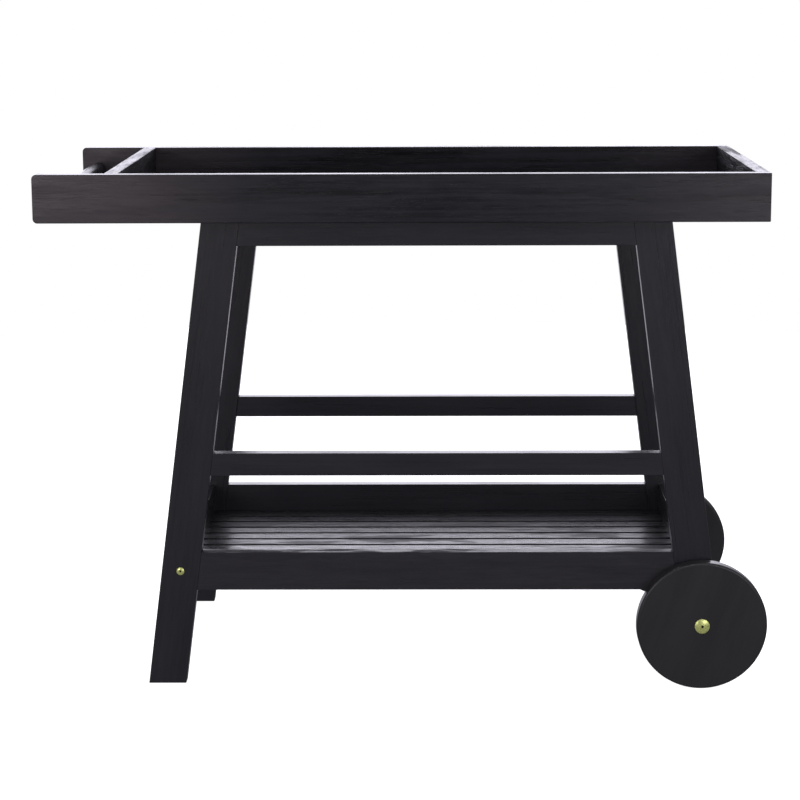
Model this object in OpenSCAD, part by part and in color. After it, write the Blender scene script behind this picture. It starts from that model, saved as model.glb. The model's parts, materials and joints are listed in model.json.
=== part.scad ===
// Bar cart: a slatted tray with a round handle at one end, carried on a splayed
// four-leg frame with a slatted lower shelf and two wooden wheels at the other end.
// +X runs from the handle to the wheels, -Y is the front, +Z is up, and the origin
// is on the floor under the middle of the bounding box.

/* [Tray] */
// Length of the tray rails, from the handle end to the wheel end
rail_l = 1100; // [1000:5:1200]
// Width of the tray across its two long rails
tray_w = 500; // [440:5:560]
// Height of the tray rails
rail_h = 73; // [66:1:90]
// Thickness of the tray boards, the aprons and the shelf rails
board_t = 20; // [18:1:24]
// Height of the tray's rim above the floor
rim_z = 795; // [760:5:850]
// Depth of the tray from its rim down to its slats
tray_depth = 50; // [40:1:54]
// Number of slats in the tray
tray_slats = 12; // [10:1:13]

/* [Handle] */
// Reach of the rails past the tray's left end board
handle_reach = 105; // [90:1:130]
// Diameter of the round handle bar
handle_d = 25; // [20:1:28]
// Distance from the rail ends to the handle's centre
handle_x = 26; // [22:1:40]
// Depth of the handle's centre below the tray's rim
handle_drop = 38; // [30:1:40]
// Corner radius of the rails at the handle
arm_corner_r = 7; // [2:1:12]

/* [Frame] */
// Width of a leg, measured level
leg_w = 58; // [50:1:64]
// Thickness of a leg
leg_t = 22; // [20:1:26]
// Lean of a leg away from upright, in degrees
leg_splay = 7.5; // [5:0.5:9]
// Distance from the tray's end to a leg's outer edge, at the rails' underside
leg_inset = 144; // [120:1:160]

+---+

REQUIREMENT
All of the data must be returned exactly.

PROBLEM SOLUTION
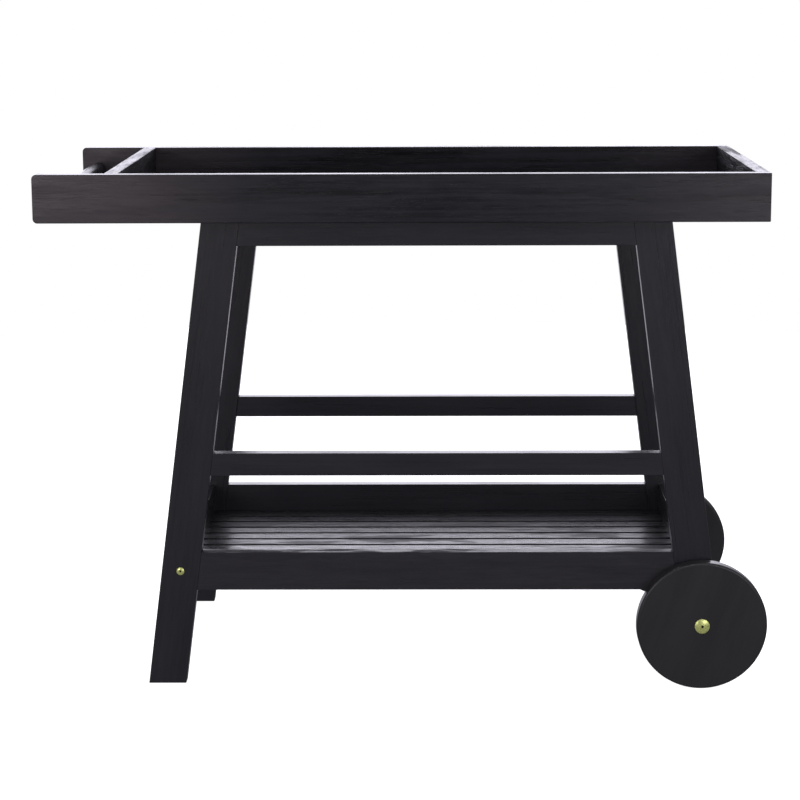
Model this object in OpenSCAD, part by part and in color. After it, write the Blender scene script behind this picture. It starts from that model, saved as model.glb. The model's parts, materials and joints are listed in model.json.
=== part.scad ===
// Bar cart: a slatted tray with a round handle at one end, carried on a splayed
// four-leg frame with a slatted lower shelf and two wooden wheels at the other end.
// +X runs from the handle to the wheels, -Y is the front, +Z is up, and the origin
// is on the floor under the middle of the bounding box.

/* [Tray] */
// Length of the tray rails, from the handle end to the wheel end
rail_l = 1100; // [1000:5:1200]
// Width of the tray across its two long rails
tray_w = 500; // [440:5:560]
// Height of the tray rails
rail_h = 73; // [66:1:90]
// Thickness of the tray boards, the aprons and the shelf rails
board_t = 20; // [18:1:24]
// Height of the tray's rim above the floor
rim_z = 795; // [760:5:850]
// Depth of the tray from its rim down to its slats
tray_depth = 50; // [40:1:54]
// Number of slats in the tray
tray_slats = 12; // [10:1:13]

/* [Handle] */
// Reach of the rails past the tray's left end board
handle_reach = 105; // [90:1:130]
// Diameter of the round handle bar
handle_d = 25; // [20:1:28]
// Distance from the rail ends to the handle's centre
handle_x = 26; // [22:1:40]
// Depth of the handle's centre below the tray's rim
handle_drop = 38; // [30:1:40]
// Corner radius of the rails at the handle
arm_corner_r = 7; // [2:1:12]

/* [Frame] */
// Width of a leg, measured level
leg_w = 58; // [50:1:64]
// Thickness of a leg
leg_t = 22; // [20:1:26]
// Lean of a leg away from upright, in degrees
leg_splay = 7.5; // [5:0.5:9]
// Distance from the tray's end to a leg's outer edge, at the rails' underside
leg_inset = 144; // [120:1:160]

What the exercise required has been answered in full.